Aparecida (Agence Fides) - " Nous demandons à toute la société brésilienne de construire un vaste projet de réconciliation et de pacification, fondé sur un dialogue franc et ouvert, qui nous permette de surmonter ce qui nous éloigne, dans le but d'assurer ce qui nous unit : le pays, son peuple et la création ". Telle est l'invitation lancée par les évêques brésiliens, réunis à Aparecida pour leur 60ème Assemblée générale (voir Fides 18/4/2023), dans leur traditionnel message au peuple brésilien.
Les évêques ont souligné le climat de communion de ces journées - "celui qui nous unit est le Christ" - et ont réaffirmé leur engagement "radical et inconditionnel" dans la défense intégrale de la vie qui se manifeste dans chaque être humain et dans la création tout entière. Ceci à un moment marqué par de grands défis : "Nos communautés répondent, avec une solidarité fraternelle, aux conséquences des tragédies socio-environnementales ; avec l'engagement des citoyens dans la défense de la démocratie et, avec la responsabilité sociale, au drame de la faim qui nous afflige. Avec joie, nous reconnaissons qu'il s'agit là du témoignage authentique et efficace dont le monde a besoin, à la lumière de la Parole de Dieu".
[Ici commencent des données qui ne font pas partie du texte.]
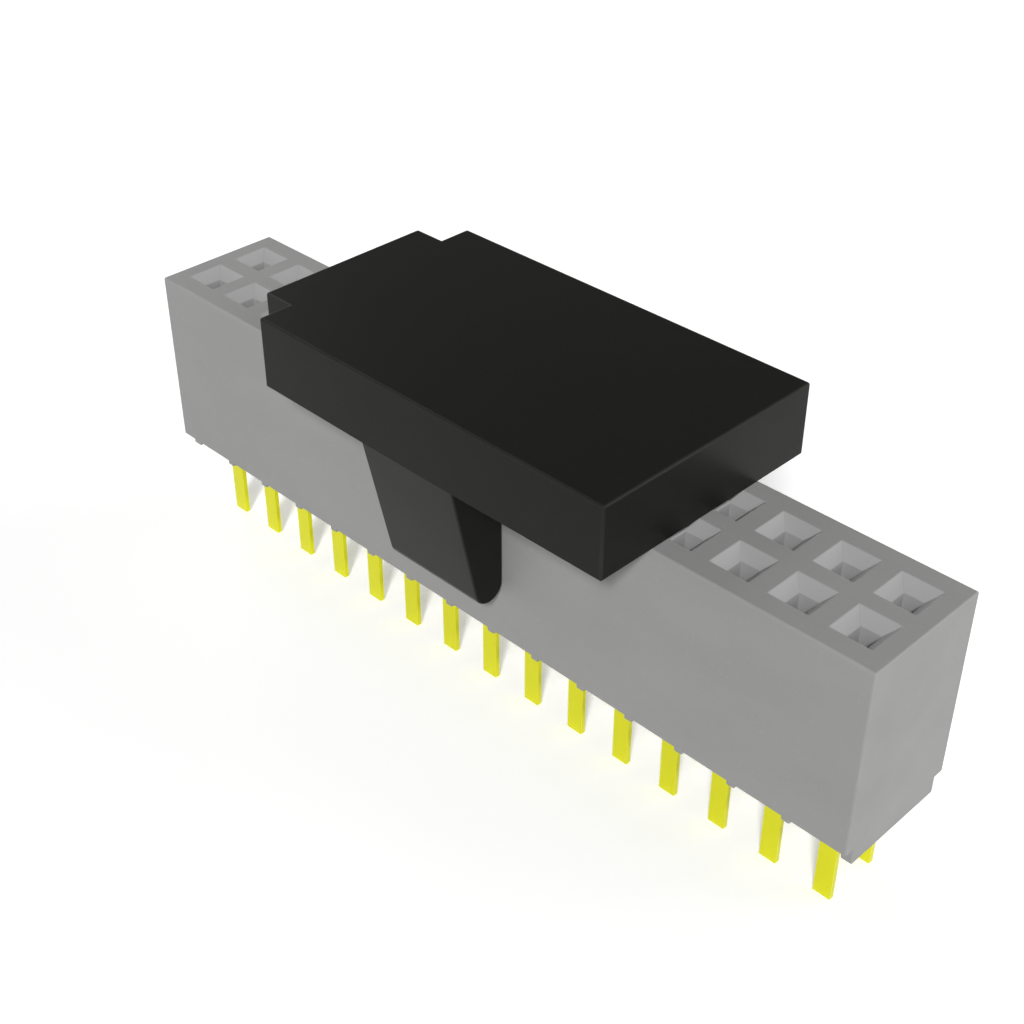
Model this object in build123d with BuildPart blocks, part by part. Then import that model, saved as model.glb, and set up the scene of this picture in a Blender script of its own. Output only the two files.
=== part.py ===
from build123d import *
import os

# A two-row board-to-board socket with its clip-on pick-up pad, in millimetres.
# The origin is the centre of the plane that the socket's stand-off ribs set down
# on the board. +X runs along the rows, +Z points to the side that a header mates with.

# Contact grid, and the square pin of the header that mates with it
COLUMNS = 15
PITCH = 2.54
ROW_SPACING = 2.54
PIN_SIDE = 0.64

# Insulator: outside
END_MARGIN = 0.38
SIDE_MARGIN = 1.77
BODY_HEIGHT = 8.38
BODY_EDGE_BREAK = 0.08

# Stand-off ribs under the insulator, one on each wall between two columns
RIB_HEIGHT = 0.76
RIB_LENGTH = 5.08
RIB_THICKNESS = 0.38
END_RIB_THICKNESS = 0.48

# Pocket for one contact: funnel, neck, room for the beams, room for the base
MOUTH_SIDE = 1.73
NECK_CLEARANCE = 0.09
TOP_WALL = 1.30
POCKET_WALL = 0.64
BASE_ROOM_HEIGHT = 3.34
BASE_ROOM_LEAD_IN = 0.10

# Contact: one strip of spring alloy, stamped and folded
STRIP = 0.25
TAIL_WIDTH = 0.80
TAIL_LENGTH = 3.81
TAIL_TIP_CHAMFER = 0.05
JOG_RISE = 0.90
JOG_RADIUS = 0.35
JOG_SHOULDER = 0.30
BASE_HEIGHT = 2.00
FOLD_RADIUS = 0.36
BARB_REACH = 0.12
BARB_HEIGHT = 0.40
BARB_DROP = 0.55
BEAM_WIDTH = 0.90
BEAM_TIP_WIDTH = 0.62
BEAM_ROOT = 0.30
BEAM_PINCH = 0.12
BEAM_FLARE = 0.28
BEAM_FLARE_LENGTH = 0.80
BEAM_NIP_RADIUS = 0.60

# Pick-up pad with its two grip legs
PAD_LENGTH = 18.48
PAD_WIDTH = 11.42
PAD_THICKNESS = 3.14
PAD_EDGE_BREAK = 0.10
TAB_LENGTH = 1.52
TAB_WIDTH = 8.38
LEG_WIDTH = 5.08
LEG_REACH = 6.15
LEG_TIP_RADIUS = 0.72
LEG_EDGE_BREAK = 0.08

# Fits
CONTACT_SIDE_CLEARANCE = 0.03
CONTACT_STOP_CLEARANCE = 0.04
BARB_CLEARANCE = 0.01
BEAM_SIDE_CLEARANCE = 0.20
BEAM_TIP_CLEARANCE = 0.24
LEG_CLEARANCE = 0.035

# Insulator, worked out from the sizes above
body_length = COLUMNS * PITCH + 2 * END_MARGIN
body_width = ROW_SPACING + 2 * SIDE_MARGIN
body_top = RIB_HEIGHT + BODY_HEIGHT
neck_side = PIN_SIDE + 2 * NECK_CLEARANCE
funnel_depth = (MOUTH_SIDE - neck_side) / 2
ceiling_z = body_top - TOP_WALL
ledge_z = RIB_HEIGHT + BASE_ROOM_HEIGHT
base_room_x = PITCH - POCKET_WALL
base_room_y = ROW_SPACING - POCKET_WALL

# Contact, worked out from its pocket: the middle of each wall's thickness, and heights
side_wall_x = base_room_x / 2 - CONTACT_SIDE_CLEARANCE - STRIP / 2
back_wall_y = base_room_y / 2 - CONTACT_SIDE_CLEARANCE - STRIP / 2
front_edge_y = base_room_y / 2 - BARB_CLEARANCE - BARB_REACH
base_top = ledge_z - CONTACT_STOP_CLEARANCE
base_bottom = base_top - BASE_HEIGHT
beam_tip_z = ceiling_z - BEAM_TIP_CLEARANCE


def make_insulator():
    """The moulded body: a block on cross ribs, with a pocket for every contact."""
    pocket_grid = GridLocations(PITCH, ROW_SPACING, COLUMNS, 2)
    inner_rib_grid = GridLocations(PITCH, 0, COLUMNS - 1, 1)
    end_rib_grid = GridLocations(body_length - END_RIB_THICKNESS, 0, 2, 1)
    with BuildPart() as insulator:
        with BuildSketch(Plane.XY.offset(RIB_HEIGHT)):
            Rectangle(body_length, body_width)
        extrude(amount=BODY_HEIGHT)
        moulded_edges = insulator.edges() - insulator.faces().sort_by(Axis.Z)[0].edges()
        chamfer(moulded_edges, BODY_EDGE_BREAK)

        # neck of each pocket, opened out to a funnel at the mating face
        with BuildSketch(Plane.XY.offset(body_top)):
            with pocket_grid:
                Rectangle(neck_side, neck_side)
        extrude(amount=-TOP_WALL, mode=Mode.SUBTRACT)
        chamfer(insulator.faces().sort_by(Axis.Z)[-1].inner_wires().edges(), funnel_depth)

        # room for the beams, up to the ceiling
        with BuildSketch(Plane.XY.offset(ceiling_z)):
            with pocket_grid:
                Rectangle(base_room_x, BEAM_WIDTH + 2 * BEAM_SIDE_CLEARANCE)
        extrude(amount=ledge_z - ceiling_z, mode=Mode.SUBTRACT)

        # deeper room for the folded base, up to the ledge that stops it
        with BuildSketch(Plane.XY.offset(RIB_HEIGHT)):
            with pocket_grid:
                Rectangle(base_room_x, base_room_y)
        extrude(amount=BASE_ROOM_HEIGHT, mode=Mode.SUBTRACT)
        chamfer(insulator.faces().sort_by(Axis.Z)[0].inner_wires().edges(), BASE_ROOM_LEAD_IN)

        with BuildSketch(Plane.XY.offset(RIB_HEIGHT)):
            with inner_rib_grid:
                Rectangle(RIB_THICKNESS, RIB_LENGTH)
            with end_rib_grid:
                Rectangle(END_RIB_THICKNESS, RIB_LENGTH)
        extrude(amount=-RIB_HEIGHT)
    return insulator.part


def tail_section():
    """The flat tail seen from the side, with the bend that carries it to the back wall."""
    jog_top = base_bottom - JOG_SHOULDER
    with BuildSketch(Plane.YZ) as section:
        with BuildLine():
            FilletPolyline(
                (0, -TAIL_LENGTH),
                (0, jog_top - JOG_RISE),
                (back_wall_y, jog_top),
                (back_wall_y, base_bottom),
                radius=JOG_RADIUS,
            )
        trace(line_width=STRIP)
    return section.sketch


def base_section():
    """The channel seen from above: a back wall and two side walls, folded square."""
    outer_x = 2 * side_wall_x + STRIP
    outer_y = back_wall_y + STRIP / 2 + front_edge_y
    with BuildSketch(Plane.XY.offset(base_bottom)) as section:
        with Locations((0, -front_edge_y)):
            Rectangle(outer_x, outer_y, align=(Align.CENTER, Align.MIN))
            fillet(section.vertices().group_by(Axis.Y)[-1], FOLD_RADIUS)
            Rectangle(
                outer_x - 2 * STRIP,
                outer_y - STRIP,
                align=(Align.CENTER, Align.MIN),
                mode=Mode.SUBTRACT,
            )
    return section.sketch


def barb_section(side):
    """The barb on the front edge of a side wall, which bites the pocket's front wall."""
    barb_tip = front_edge_y + BARB_REACH
    barb_low = base_top - BARB_DROP - BARB_HEIGHT
    with BuildSketch(Plane.YZ.offset(side * side_wall_x)) as section:
        with BuildLine():
            Polyline(
                (-front_edge_y, barb_low),
                (-barb_tip, barb_low),
                (-front_edge_y, barb_low + BARB_HEIGHT),
                close=True,
            )
        make_face()
    return section.sketch


def beam_section(side):
    """A leaf spring seen from the front: it leans in, nips the pin and flares at its tip."""
    nip_x = PIN_SIDE / 2 - BEAM_PINCH + STRIP / 2
    with BuildSketch(Plane.XZ) as section:
        with BuildLine() as spine:
            Polyline(
                (side * side_wall_x, base_top),
                (side * side_wall_x, base_top + BEAM_ROOT),
                (side * nip_x, beam_tip_z - BEAM_FLARE_LENGTH),
                (side * (nip_x + BEAM_FLARE), beam_tip_z),
            )
            fillet(spine.vertices().sort_by(Axis.Y)[2], BEAM_NIP_RADIUS)
        trace(line_width=STRIP)
    return section.sketch


def taper_outline():
    """Seen from the side: all below the beams, and the beams narrowing to their tips."""
    clear_y = base_room_y
    above_tips = beam_tip_z + STRIP
    with BuildSketch(Plane.YZ) as section:
        with BuildLine():
            Polyline(
                (-clear_y, -TAIL_LENGTH),
                (-clear_y, base_top),
                (-BEAM_WIDTH / 2, base_top),
                (-BEAM_TIP_WIDTH / 2, above_tips),
                (BEAM_TIP_WIDTH / 2, above_tips),
                (BEAM_WIDTH / 2, base_top),
                (clear_y, base_top),
                (clear_y, -TAIL_LENGTH),
                close=True,
            )
        make_face()
    return section.sketch


def make_contact():
    """One contact on its own pin axis, with the channel's back wall towards +Y."""
    with BuildPart() as contact:
        extrude(tail_section(), amount=TAIL_WIDTH / 2, both=True)
        extrude(base_section(), amount=BASE_HEIGHT)
        for side in (-1, 1):
            extrude(barb_section(side), amount=STRIP / 2, both=True)
            extrude(beam_section(side), amount=BEAM_WIDTH / 2, both=True)
        extrude(taper_outline(), amount=base_room_x, both=True, mode=Mode.INTERSECT)
        chamfer(contact.faces().sort_by(Axis.Z)[0].edges(), TAIL_TIP_CHAMFER)
    return contact.part


def make_legs():
    """Two wedge legs that grip the insulator's sides, each ending in a full round."""
    leg_inner = body_width / 2 + LEG_CLEARANCE
    tip_centre = (leg_inner + LEG_TIP_RADIUS, body_top - LEG_REACH + LEG_TIP_RADIUS)
    with BuildPart() as legs:
        with BuildSketch(Plane.YZ):
            with BuildLine():
                Line((leg_inner, body_top), (PAD_WIDTH / 2, body_top))
                CenterArc(tip_centre, LEG_TIP_RADIUS, 0, 360)
            make_hull()
            mirror(about=Plane.YZ)
        extrude(amount=LEG_WIDTH / 2, both=True)
        side_edges = legs.faces().filter_by(Axis.X).edges()
        root_edges = legs.faces().sort_by(Axis.Z)[-2:].edges()
        chamfer(side_edges - root_edges, LEG_EDGE_BREAK)
    return legs.part


def make_pad():
    """The pick-up pad: a block with a narrower tab at one end, on its two legs."""
    with BuildPart() as pad:
        with BuildSketch(Plane.XY.offset(body_top)):
            with Locations((TAB_LENGTH / 2, 0)):
                Rectangle(PAD_LENGTH, PAD_WIDTH)
            with Locations((-PAD_LENGTH / 2, 0)):
                Rectangle(TAB_LENGTH, TAB_WIDTH)
        extrude(amount=PAD_THICKNESS)
        moulded_edges = pad.edges() - pad.faces().sort_by(Axis.Z)[0].edges()
        chamfer(moulded_edges, PAD_EDGE_BREAK)
        add(make_legs())
    return pad.part


def save(part, name):
    part.label = name
    export_step(part, f"parts/{name}.step")


os.makedirs("parts", exist_ok=True)

save(make_insulator(), "insulator_body")
save(make_pad(), "pick_and_place_pad")

# The front row's contacts are turned half round, so that all channels open to the middle
formed_contact = make_contact()
for row_name, row_side, turn in (("front", -1, 180), ("back", 1, 0)):
    for column in range(COLUMNS):
        column_x = (column - (COLUMNS - 1) / 2) * PITCH
        row_y = row_side * ROW_SPACING / 2
        with BuildPart() as contact:
            with Locations(Location((column_x, row_y, 0), (0, 0, turn))):
                add(formed_contact)
        save(contact.part, f"contact_{row_name}_{column + 1:02d}")
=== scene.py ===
# %% [markdown]
# # A two-row socket with its pick-up pad
#
# The object is a small moulded socket that joins two circuit boards. A grey block holds
# thirty folded metal contacts, and a black pad is clipped over it, so that the nozzle
# of a placement machine can lift it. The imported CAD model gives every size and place.
# This notebook dresses it: each cell makes one piece or one finish, and says why it was
# made so.

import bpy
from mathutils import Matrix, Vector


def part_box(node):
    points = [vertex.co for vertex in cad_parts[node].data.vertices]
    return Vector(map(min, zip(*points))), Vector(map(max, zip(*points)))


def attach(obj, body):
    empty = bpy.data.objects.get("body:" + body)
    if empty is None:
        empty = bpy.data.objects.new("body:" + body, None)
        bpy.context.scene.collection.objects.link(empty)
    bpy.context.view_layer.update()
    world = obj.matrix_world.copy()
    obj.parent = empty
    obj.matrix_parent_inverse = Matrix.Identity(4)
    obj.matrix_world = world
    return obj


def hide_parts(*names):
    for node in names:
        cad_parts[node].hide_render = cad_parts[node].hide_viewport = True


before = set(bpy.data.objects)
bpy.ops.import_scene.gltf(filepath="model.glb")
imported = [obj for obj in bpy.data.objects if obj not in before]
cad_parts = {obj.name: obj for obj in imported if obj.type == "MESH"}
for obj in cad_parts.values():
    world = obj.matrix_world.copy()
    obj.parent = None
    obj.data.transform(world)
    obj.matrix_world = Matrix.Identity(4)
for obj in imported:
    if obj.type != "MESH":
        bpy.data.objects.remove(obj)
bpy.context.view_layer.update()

# %% Tools that every cell uses
import math

import bmesh
import bpy
from mathutils import Vector

MM = 0.001  # Blender works in metres here, and this part is thought of in millimetres

# %% [markdown]
# ## Sizes read from the frame
#
# The pieces below have to sit exactly where the CAD model has them. So the scene
# measures the CAD nodes instead of repeating their numbers. Two neighbouring contacts
# give the pitch, and the boxes of the block and the pad give the rest.

# %% Measure the frame
COLUMNS = sum(name.startswith("contact_front_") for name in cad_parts)
FRONT_ROW = [f"contact_front_{column:02d}" for column in range(1, COLUMNS + 1)]
BACK_ROW = [f"contact_back_{column:02d}" for column in range(1, COLUMNS + 1)]

block_low, block_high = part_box("insulator_body")
pad_low, pad_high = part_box("pick_and_place_pad")
first_low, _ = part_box(FRONT_ROW[0])
second_low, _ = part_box(FRONT_ROW[1])

pitch = second_low.x - first_low.x
row_y = pitch / 2
block_length = block_high.x - block_low.x
block_width = block_high.y - block_low.y
top_z = block_high.z
tail_tip_z = first_low.z
print(f"{COLUMNS} columns, pitch {pitch / MM:.2f} mm, top {top_z / MM:.2f} mm")
print(f"block {block_length / MM:.2f} x {block_width / MM:.2f} mm")

# %% [markdown]
# ## From modifiers to plain meshes
#
# Every piece ends as a plain mesh whose place is in its vertices. Modifiers and node
# trees make the shapes, because they are easy to change, and `settle` then keeps their
# result. `report` prints what came out, so that a hole in a surface is seen at once.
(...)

Parmi les raisons pour lesquelles la société souffre, le message mentionne le fléau de la guerre sur le sol ukrainien et dans d'autres parties du monde. Les autres fléaux cités, qui affaiblissent le tissu social et tendent les relations humaines, sont l'autoritarisme, la polarisation, la désinformation, les inégalités structurelles, le racisme, les préjugés, la corruption, la banalisation du mal et de la vie, la maladie, la toxicomanie le trafic de drogue et d'êtres humains, l'analphabétisme, les migrations forcées, les jeunes avec peu d'opportunités, la violence dans toutes ses dimensions, les féminicides, l'insécurité de l'emploi et des revenus, les attaques excessives contre la "maison commune", les peuples indigènes et les communautés traditionnelles, l'exploitation minière prédatrice...
Parmi les fruits de la culture généralisée d'insensibilité, d'indifférence et de mépris à l'égard des plus pauvres et des plus abandonnés, les évêques citent " la tragédie criminelle qui s'est produite avec le peuple Yanomami " (voir Fides 30/1 et 1/2/2023). Tout en reconnaissant l'arrivée de certains leaders du mouvement indigène à des postes de décision au sein du gouvernement fédéral et des Etats, ils avertissent que cette présence "n'est pas seulement figurative", mais "qu'il y a un immense besoin d'adopter des mesures et des actions concrètes pour la défense de ces peuples. Nous ne pouvons plus accepter l'abandon des peuples originels de notre histoire".
Tous ces problèmes, poursuit le message, découlent du choix d'un "modèle économique cruel, injuste et inégalitaire", où le mot "marché" représente un système financier et économique "qui mène des actions sans scrupules, détruit la vie, précarise les politiques publiques, en particulier l'éducation et la santé, adopte des taux d'intérêt abusifs qui creusent le fossé social, affecte la chaîne de production et réduit la consommation de biens nécessaires à la majorité des Brésiliens".
Les évêques adressent ensuite un salut aux travailleurs, leur rappelant que les promesses de croissance économique, de création d'emplois, de meilleures conditions de travail, d'augmentation des revenus, de réduction de la charge de travail, de possibilité d'avoir plus de temps pour se reposer et de coexistence sociale sont toujours en attente de résolution... "L'informalité croissante des relations de travail réduit la sécurité sociale et empêche l'accès au minimum pour la survie. Le travail esclavagiste, présent dans tout le pays, est un fléau social qui doit être vigoureusement combattu par les pouvoirs constitués et la société dans son ensemble".
Face à ces temps difficiles, les évêques appellent toutes les composantes de la société à se soutenir mutuellement, selon leurs compétences, pour le bien du pays, et citant le Pape François, ils soulignent la nécessité de créer un "espace de coresponsabilité capable d'initier et de générer de nouveaux processus et transformations" (Fratelli tutti, 77). "Le point de départ de cette construction se trouve dans les familles, les communautés, les relations sociales, professionnelles, ecclésiales et politiques, à travers l'amitié sociale qui promeut une culture de la rencontre."
Invitant les fidèles à prier pour la mise en œuvre de ce projet, à invoquer auprès de Dieu la fin des guerres, des conflits et de la violence, les évêques concluent en réaffirmant leur "profonde confiance dans le peuple brésilien" et exhortent : "Nous n'avons pas peur. L'espérance est notre courage ! Soyons des semeurs de changement, de solidarité et de vie".